One identifying feature is the money situation or class of my target audience. the NRS use a model called the social-ecanomic model. and the basis of it is money E.G. AB audiences are assumed to have more money and there for more influential than CDE audiences. It is important to think about what fashion and lifestyle my target audience will have because people from different classes dress in different ways and respond to different styles. To represent my target audience I will make sure my mise-en-scene costumes and make up represent my target audience by shopping for them in places my target would. 

Age
Magazine makers have to consider the age of the readership more the anything else as it is the age that determines the style of writing, colour pallet and even adverts in the magazine. There are many age related theories that will be relevant to my media language because as Osgerby said; “Representations of youth tell us little about the realities of life experiences by young people, yet are revealing about dominant social and political preoccupation…young people serve as a canvas on which debates about more general patterns of social change are elaborated,” (Osgerby, 1998). This tells us that a magazine aimed at youth cutely needs to be based on current trends as much as the reality of young people themselves. In other words, extreme stereotypes will be more appealing that representing the majority of youths who are normal, sensible and hard working because even these individuals want to think of themselves as part of a bigger political youth movement in terms of fashion and attitude even if they themselves are not proactive. There stereotypes best fitting for youth and jrock fans are the ones Hall, Hedbridge and Osgerby wrote about in 1904, 1998 and 1988 respectively. They all agree that young people are represented as trouble and respond to this stereotype but Osgerby and Hedbridge also say duel stereotyping can work, portraying youths as both, "Trouble and fun," as a mixed metaphor. I will research exiting magazines and my target audience further to find out what media language will carry these mixed metaphors my target audience will feel drawn to. 

Gender 
This is another very important area of who you market to especially in eastern cultures as the concept of unisex media is reserved for TV and movies rather than the gender stereo typed magazines. Even in  magazines pitched at women, women are represented as, "sexual objects," according to Mulvey (1975) because women consuming the magazines what to be desirable and identify with role models who disrupt Mulvey's idea of what a feminist should embrace. Males also like sexually objectified women on products because they find them and subsequently the product being sold appealing. However, it is worth also considering that women also have desires and can be attracted to a product is a male is sexualised/attractive. I might follow these ideas or I might disrupt them by using less attractive (by main stream standards) models to show my magazine and the genre are about music not the image but I will decide this later.  

Sexuality
jrock, like other niche markets like indie, is very inclusive and plays on blurred lines of sexuality through mise-en-scene. The stereotype that could link is Andy Medhurst because you could see image of, "Screaming Queens," made to look, "Awful because they are not like us" (the 'us' being conventionally straight people who differ from the bi/queer looking male music artists who wear make up etc). 

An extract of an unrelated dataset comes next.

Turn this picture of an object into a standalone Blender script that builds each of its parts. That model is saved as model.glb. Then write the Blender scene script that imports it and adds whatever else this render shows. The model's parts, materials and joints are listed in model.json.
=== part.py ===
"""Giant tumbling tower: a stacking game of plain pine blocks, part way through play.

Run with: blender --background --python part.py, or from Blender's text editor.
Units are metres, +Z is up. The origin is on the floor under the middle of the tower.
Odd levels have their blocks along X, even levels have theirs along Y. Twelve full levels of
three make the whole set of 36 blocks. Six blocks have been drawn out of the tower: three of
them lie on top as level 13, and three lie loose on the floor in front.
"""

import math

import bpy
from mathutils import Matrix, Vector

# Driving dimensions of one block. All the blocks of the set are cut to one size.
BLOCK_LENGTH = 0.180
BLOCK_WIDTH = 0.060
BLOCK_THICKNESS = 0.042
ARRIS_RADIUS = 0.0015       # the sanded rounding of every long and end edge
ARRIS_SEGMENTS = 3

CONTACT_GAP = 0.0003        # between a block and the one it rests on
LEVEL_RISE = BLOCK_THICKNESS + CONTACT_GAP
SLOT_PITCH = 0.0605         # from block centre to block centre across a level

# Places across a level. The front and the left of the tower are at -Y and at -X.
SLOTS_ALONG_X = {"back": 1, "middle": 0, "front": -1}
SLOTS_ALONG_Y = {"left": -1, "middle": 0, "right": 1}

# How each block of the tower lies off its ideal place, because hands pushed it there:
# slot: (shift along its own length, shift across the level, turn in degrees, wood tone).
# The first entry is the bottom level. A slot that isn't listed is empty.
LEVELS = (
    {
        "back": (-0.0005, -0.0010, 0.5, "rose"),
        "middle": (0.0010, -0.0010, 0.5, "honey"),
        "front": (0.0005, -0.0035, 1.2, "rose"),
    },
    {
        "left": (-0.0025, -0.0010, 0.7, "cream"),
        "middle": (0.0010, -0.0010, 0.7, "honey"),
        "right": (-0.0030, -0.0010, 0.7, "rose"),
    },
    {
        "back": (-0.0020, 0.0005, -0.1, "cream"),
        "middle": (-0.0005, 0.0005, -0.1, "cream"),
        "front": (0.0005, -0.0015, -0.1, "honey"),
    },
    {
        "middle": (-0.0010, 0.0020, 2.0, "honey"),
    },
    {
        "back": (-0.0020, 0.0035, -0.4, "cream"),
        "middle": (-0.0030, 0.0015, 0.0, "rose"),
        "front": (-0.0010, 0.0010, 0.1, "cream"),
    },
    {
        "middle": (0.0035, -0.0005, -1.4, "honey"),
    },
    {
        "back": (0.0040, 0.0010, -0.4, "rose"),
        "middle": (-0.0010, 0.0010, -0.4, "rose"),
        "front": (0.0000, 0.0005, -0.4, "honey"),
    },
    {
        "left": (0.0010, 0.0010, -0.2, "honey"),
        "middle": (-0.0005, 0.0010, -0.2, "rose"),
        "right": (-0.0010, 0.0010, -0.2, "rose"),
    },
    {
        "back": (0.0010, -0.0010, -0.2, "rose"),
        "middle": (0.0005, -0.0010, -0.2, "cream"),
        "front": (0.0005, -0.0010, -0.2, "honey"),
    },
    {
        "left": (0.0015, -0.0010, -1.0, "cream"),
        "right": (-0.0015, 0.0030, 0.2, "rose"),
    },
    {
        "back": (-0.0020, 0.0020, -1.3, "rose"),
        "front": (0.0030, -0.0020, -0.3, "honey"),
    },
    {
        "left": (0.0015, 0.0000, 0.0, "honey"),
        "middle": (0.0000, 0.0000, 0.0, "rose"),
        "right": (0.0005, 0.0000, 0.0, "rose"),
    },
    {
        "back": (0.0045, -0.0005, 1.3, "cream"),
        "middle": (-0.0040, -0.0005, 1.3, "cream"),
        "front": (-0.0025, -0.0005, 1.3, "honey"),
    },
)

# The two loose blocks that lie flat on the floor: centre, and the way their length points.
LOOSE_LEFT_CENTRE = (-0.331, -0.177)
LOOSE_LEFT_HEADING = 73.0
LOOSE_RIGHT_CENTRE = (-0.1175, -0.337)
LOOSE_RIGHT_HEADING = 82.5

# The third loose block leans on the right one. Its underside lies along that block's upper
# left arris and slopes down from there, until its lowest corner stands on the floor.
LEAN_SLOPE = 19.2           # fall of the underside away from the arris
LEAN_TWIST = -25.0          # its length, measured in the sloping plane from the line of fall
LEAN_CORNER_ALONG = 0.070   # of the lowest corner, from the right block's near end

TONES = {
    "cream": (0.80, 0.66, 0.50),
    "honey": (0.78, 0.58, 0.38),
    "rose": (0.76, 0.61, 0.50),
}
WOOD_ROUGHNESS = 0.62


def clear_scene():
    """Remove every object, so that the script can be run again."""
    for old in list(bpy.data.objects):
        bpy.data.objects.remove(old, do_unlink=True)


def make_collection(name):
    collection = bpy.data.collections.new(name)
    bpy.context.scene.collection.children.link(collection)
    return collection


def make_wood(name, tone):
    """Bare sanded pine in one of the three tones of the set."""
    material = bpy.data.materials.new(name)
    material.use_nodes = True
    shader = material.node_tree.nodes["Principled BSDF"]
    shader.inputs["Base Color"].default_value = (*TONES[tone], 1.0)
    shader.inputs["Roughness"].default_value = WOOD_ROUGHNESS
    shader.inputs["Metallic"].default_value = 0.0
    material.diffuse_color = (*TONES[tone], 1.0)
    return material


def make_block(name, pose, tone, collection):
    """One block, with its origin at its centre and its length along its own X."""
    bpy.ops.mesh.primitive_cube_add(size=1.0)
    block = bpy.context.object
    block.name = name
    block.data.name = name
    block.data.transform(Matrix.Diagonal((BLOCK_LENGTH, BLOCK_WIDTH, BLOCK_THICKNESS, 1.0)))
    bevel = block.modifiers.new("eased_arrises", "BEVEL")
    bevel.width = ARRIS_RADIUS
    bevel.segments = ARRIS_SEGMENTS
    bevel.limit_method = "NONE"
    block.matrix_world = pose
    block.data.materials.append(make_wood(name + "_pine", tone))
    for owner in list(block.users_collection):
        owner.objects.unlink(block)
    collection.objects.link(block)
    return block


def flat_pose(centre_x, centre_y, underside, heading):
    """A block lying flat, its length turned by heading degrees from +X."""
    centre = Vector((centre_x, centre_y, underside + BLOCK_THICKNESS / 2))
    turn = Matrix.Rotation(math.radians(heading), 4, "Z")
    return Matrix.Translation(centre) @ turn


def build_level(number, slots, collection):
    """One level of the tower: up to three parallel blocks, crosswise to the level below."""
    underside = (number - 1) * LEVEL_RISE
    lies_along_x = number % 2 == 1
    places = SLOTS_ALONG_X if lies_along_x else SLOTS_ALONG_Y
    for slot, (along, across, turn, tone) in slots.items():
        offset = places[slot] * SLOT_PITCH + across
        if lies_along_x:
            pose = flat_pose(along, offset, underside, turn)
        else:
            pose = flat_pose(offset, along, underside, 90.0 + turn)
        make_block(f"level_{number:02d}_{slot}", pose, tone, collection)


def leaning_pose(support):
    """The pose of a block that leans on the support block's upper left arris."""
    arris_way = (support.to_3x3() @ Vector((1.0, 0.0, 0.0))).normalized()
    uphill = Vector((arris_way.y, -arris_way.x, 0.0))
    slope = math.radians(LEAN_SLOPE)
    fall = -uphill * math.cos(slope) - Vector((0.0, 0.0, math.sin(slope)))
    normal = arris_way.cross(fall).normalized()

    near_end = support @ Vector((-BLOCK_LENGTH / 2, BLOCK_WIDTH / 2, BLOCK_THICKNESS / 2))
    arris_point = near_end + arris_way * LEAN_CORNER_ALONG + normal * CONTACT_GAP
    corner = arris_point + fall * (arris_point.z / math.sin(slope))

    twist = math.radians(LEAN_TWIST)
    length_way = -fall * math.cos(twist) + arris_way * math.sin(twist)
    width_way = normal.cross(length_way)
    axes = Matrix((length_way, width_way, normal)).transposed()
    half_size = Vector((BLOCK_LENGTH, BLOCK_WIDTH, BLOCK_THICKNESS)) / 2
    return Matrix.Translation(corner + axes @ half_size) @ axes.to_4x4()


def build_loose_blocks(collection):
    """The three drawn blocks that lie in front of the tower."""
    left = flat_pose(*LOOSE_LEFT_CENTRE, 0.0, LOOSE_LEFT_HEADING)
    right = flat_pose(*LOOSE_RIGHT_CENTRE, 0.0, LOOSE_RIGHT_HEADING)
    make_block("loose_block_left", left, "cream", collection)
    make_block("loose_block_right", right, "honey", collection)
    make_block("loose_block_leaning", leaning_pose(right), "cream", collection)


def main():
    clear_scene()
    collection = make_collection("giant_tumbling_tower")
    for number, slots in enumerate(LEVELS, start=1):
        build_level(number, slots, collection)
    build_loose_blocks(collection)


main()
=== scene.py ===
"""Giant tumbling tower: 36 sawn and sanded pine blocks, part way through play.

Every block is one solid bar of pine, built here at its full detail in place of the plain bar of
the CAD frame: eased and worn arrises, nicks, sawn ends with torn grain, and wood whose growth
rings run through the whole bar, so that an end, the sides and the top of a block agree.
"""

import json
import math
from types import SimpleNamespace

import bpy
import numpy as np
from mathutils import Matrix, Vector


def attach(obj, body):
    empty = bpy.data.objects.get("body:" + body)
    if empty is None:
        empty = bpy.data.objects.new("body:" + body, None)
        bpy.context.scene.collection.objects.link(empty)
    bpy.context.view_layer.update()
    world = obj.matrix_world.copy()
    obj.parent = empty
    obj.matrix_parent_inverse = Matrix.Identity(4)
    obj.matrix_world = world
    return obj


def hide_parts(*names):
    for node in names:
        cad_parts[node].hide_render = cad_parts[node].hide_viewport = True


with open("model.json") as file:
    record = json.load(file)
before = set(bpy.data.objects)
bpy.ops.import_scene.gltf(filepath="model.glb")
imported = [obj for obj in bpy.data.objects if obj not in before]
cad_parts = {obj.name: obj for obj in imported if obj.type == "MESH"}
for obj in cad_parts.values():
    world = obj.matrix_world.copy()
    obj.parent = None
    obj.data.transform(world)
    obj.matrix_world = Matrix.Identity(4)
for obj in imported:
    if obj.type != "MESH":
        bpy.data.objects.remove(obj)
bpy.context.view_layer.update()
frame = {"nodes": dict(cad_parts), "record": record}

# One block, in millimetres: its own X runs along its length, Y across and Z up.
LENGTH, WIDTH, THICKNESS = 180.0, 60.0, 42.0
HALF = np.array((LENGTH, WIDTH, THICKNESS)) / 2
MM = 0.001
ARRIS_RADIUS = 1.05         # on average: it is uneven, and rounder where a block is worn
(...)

To look further into how these stereotypes can be used I am going to link the theories to some existing mainstream covers pitches at a target audience in a similar class and age bracket as my target audience. 

Representation

Youth representation is the first area to look at as my magazine is primarily for youth culture. Firstly you can look at S. halls ideas on youth representation and it can be shortened to three main points. Youth must have excitement and if this is not at hand in the form of moral intellectual enthusiasms it is more prone to be sought in sex or drink”. This opinion is somewhat contrasting to what theorist osgerby who states “Teenagers are presented as a class in themselves” “whose vibrant, leisure-orientated lifestyle seems to offer a foretaste of the kind of prosperity that could be in everyone’s grasp”.

This cover is designed for youth culture as its main target audience. On the front cover it represents the youth by showing it as fun and the models as crazy but also something of the old school "bad boy" look about them because of the way they are dressed such as the lead man's hair or the man on the very right wearing nothing below his sleeveless workshirt, and the way that they are looking towards the camera with a defiant look on their faces. This corresponds to Dick Hebdige's statement of the duel stereo type  “youth as fun” and “youth as trouble maker.” The bright colours also reinforce the idea of youth as fun because they stand out and contrast against the dark colours that connote youth as trouble the stars are wearing. 

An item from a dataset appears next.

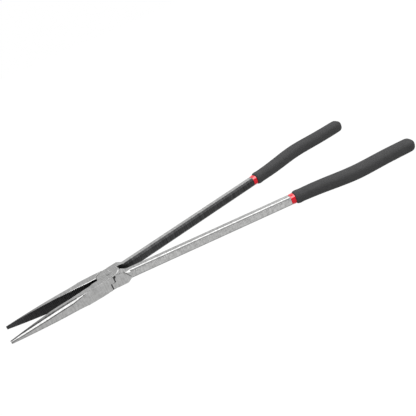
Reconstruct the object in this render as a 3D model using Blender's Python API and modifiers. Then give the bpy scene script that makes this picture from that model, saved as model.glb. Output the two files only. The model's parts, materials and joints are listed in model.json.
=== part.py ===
"""Long-reach needle-nose pliers: two forged halves lapped on a flush rivet, with two-layer grips.

X runs from the jaw tips (-X) to the grips (+X), Y across the opening, and Z along the rivet.
Every piece is modelled in the closed tool, as it sits on the upper half, whose jaw is on -Y and
whose handle is on +Y. The lower half is the same forging turned over about X. Two empties on the
rivet's axis then swing the halves apart, and a third stands the tool on the origin.
"""

import math

import bmesh
import bpy
from mathutils import Matrix, Vector

MM = 0.001

# The whole tool
JAW_LENGTH = 148.0 * MM  # rivet to jaw tip
HANDLE_LENGTH = 462.0 * MM  # rivet to the end of the grip
SWING = math.radians(7.9)  # each half's turn away from closed
FIT = 0.3 * MM  # gap left between pieces that touch

# Lap joint
HEAD_RADIUS = 16.4 * MM
HEAD_THICKNESS = 18.6 * MM
OPENING_RANGE = math.radians(43.0)  # closed jaws to the shoulders meeting
RIM_BEVEL = 1.2 * MM
SEAM_BEVEL = 0.4 * MM
EDGE_BREAK = 0.4 * MM  # on the long edges of the head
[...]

In regards to gender one of the dominant theories is that of Mulvey in that she states that women are seen only "As erotic objects of desire for the characters within the screen story, and as erotic objects of desire for the spectator within the auditorium.” This is something that is heavily quoted in regards to modern films and media as a whole. When you look at this cover of kerrang you can see that she is in a defiant pose and not trying to put on an attractive "model" face for the camera and on top of all this her breasts are clearly hidden and not visible to the reader. this contradicts her statement on how women are shown in the media in some respects through showing her more in a youth stereotype. However, you cannot argue that she is young and attractive and this supports Mulvey's theory in some ways. 


The next aspect I wish to look at is race. according to what Stuart Hall states there are three ways that people are seen in the media. The native, The entertainer and the Social issue. This is endemic of the way that we see people of this ethnicity. either as someone to entertain. a savage from a different place or as someone that is a large part of the social issue. Looking at the magazine Q one could argue that he is falling in to the category of the entertainer and therefor is to a small extent proving the theory of how they are represented seem more true. He is in a suit and seems to be laughing the way that the camera is angled suggests he has a higher social standing or is at least more important than the intended reader of the magazine. The laughter does hint he partly fits Hall's stereotype of the entertainer. 

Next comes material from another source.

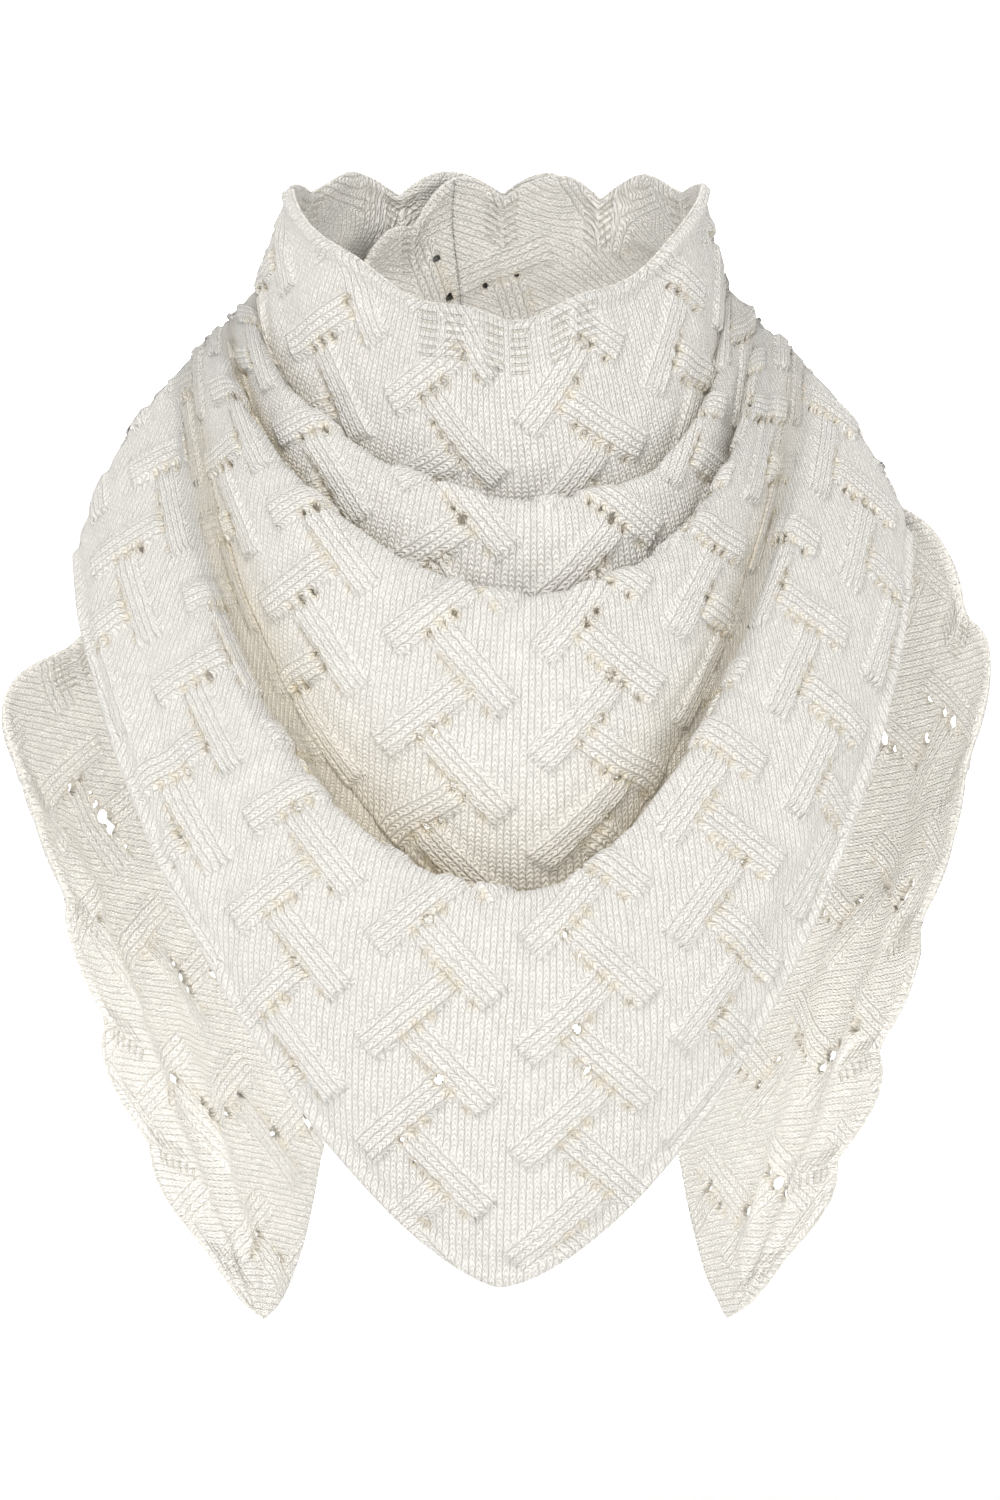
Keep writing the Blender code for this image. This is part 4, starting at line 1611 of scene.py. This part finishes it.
@dataclass(frozen=True)
class Studio:
    """A pale floor, soft light and the photograph's camera, in metres and watts."""

    distance: float = 5.0
    height: float = 0.63
    middle: tuple[float, float] = (0.0, -0.210)
    rise: float = 0.02
    sensor: float = 36.0
    clip_end: float = 50.0
    floor: float = -0.56
    near: float = -8.0
    far: float = 7.0
    top: float = 8.0
    half_width: float = 10.0
    turn: float = 2.0
    turn_start: float = 0.2
    turn_points: int = 8
    room: float = 0.70
    lamp_place: tuple[float, float, float] = (0.0, -0.03, -0.31)
    lamp_radius: float = 0.05
    lamp_power: float = 0.6
    white: tuple[float, float, float] = (0.93, 0.93, 0.93)

    def build(self) -> None:
        """Make the whole studio."""
        self.camera()
        self.backdrop()
        self.lights()

    def camera(self) -> None:
        """Look along +Y from far away, with the frame of the photograph."""
        data = bpy.data.cameras.new("camera")
        data.sensor_width = self.sensor
        data.lens = self.sensor * self.distance / self.height
        data.clip_end = self.clip_end
        thing = bpy.data.objects.new("camera", data)
        x, z = self.middle
        thing.location = (x, -self.distance, z + self.rise * self.distance)
        aim = Vector((x, 0.0, z)) - thing.location
        thing.rotation_euler = aim.to_track_quat("-Z", "Y").to_euler()
        bpy.context.scene.collection.objects.link(thing)
        bpy.context.scene.camera = thing

    def backdrop(self) -> None:
        """A wide sheet that is the floor and rises far behind the scarf."""
        profile = [(self.near, self.floor), (self.far, self.floor)]
        for angle in np.linspace(self.turn_start, math.pi / 2, self.turn_points):
            profile.append((self.far + self.turn * math.sin(angle),
                            self.floor + self.turn * (1 - math.cos(angle))))
        profile.append((self.far + self.turn, self.top))
        points = [(x, y, z) for y, z in profile for x in (-self.half_width, self.half_width)]
        faces = [(2 * i, 2 * i + 1, 2 * i + 3, 2 * i + 2) for i in range(len(profile) - 1)]
        data = bpy.data.meshes.new("floor")
        data.from_pydata(points, [], faces)
        data.shade_smooth()
        material = bpy.data.materials.new("floor_white")
        material.use_nodes = True
        shader = material.node_tree.nodes["Principled BSDF"]
        shader.inputs["Base Color"].default_value = (*self.white, 1.0)
        shader.inputs["Roughness"].default_value = 1.0
        shader.inputs["Specular IOR Level"].default_value = 0.0
        data.materials.append(material)
        thing = bpy.data.objects.new("floor", data)
        bpy.context.scene.collection.objects.link(thing)

    def lights(self) -> None:
        """A white room, the area lights and the small lamp in the hollow."""
        world = bpy.data.worlds.new("room")
        world.use_nodes = True
        world.node_tree.nodes["Background"].inputs["Color"].default_value = (1.0, 1.0, 1.0, 1.0)
        world.node_tree.nodes["Background"].inputs["Strength"].default_value = self.room
        bpy.context.scene.world = world
        bpy.context.scene.view_settings.view_transform = "Standard"
        for lamp in LAMPS:
            self.area(lamp)
        self.hollow_lamp()

    def hollow_lamp(self) -> None:
        """A small soft lamp inside the hollow, which lights the inner sides of the ends."""
        data = bpy.data.lights.new("hollow_lamp", "POINT")
        data.shadow_soft_size = self.lamp_radius
        data.energy = self.lamp_power
        thing = bpy.data.objects.new("hollow_lamp", data)
        thing.location = self.lamp_place
        thing.visible_camera = False
        bpy.context.scene.collection.objects.link(thing)

    def area(self, lamp: Lamp) -> None:
        """Add a square area light."""
        data = bpy.data.lights.new(lamp.name, "AREA")
        data.size = lamp.size
        data.energy = lamp.power
        thing = bpy.data.objects.new(lamp.name, data)
        thing.location = lamp.place
        aim = Vector(lamp.aim) - Vector(lamp.place)
        thing.rotation_euler = aim.to_track_quat("-Z", "Y").to_euler()
        bpy.context.scene.collection.objects.link(thing)


def main() -> None:
    """Build the scarf and its studio."""
    logging.basicConfig(level=logging.INFO, format="%(name)s: %(message)s")
    scarf = Scarf()
    scarf.build()
    scarf.dress()
    Studio().build()
    LOG.info("sizes written")


if __name__ == "__main__":
    main()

Now I will move onto looking at sexuality and sexuality representation, this cover clearly links to Medhursts idea of; "Awful because they are not like us," because this close up of the Manson shows him wearing make-up and dressing in a way most straight males would not. This cover would therefore appeal to all sexualities because it gives straight males something to ridicule and gay/bi males something to relate to. 






Advertisers
Almost every magazine makes its money from advertising and only covers printing costs with the price of the magazine. So most magazines also want to appeal to advertisers as well as the readers, this means the advertisers themselves become a secondary audience.
The advertisements that appear in magazines are always dependant on the what the magazine for example in the rock magazine Kerrang it advertises the ALT clothes company Blue Banana because blue banana feel that Kerrangs readership are the sort of people that would actually buy there clothes and this is a key part of appealing to advertisers its appealing to the right advertisers who will also pay more and buy more space. My magazine would need advertising to gross a profit and if I was setting up as a company for real I would approach companies whose products match my target audience before hand with my business plan and advertising rates (like I did in my role of business manager for the College magazine) to get money from adverts in my first addition.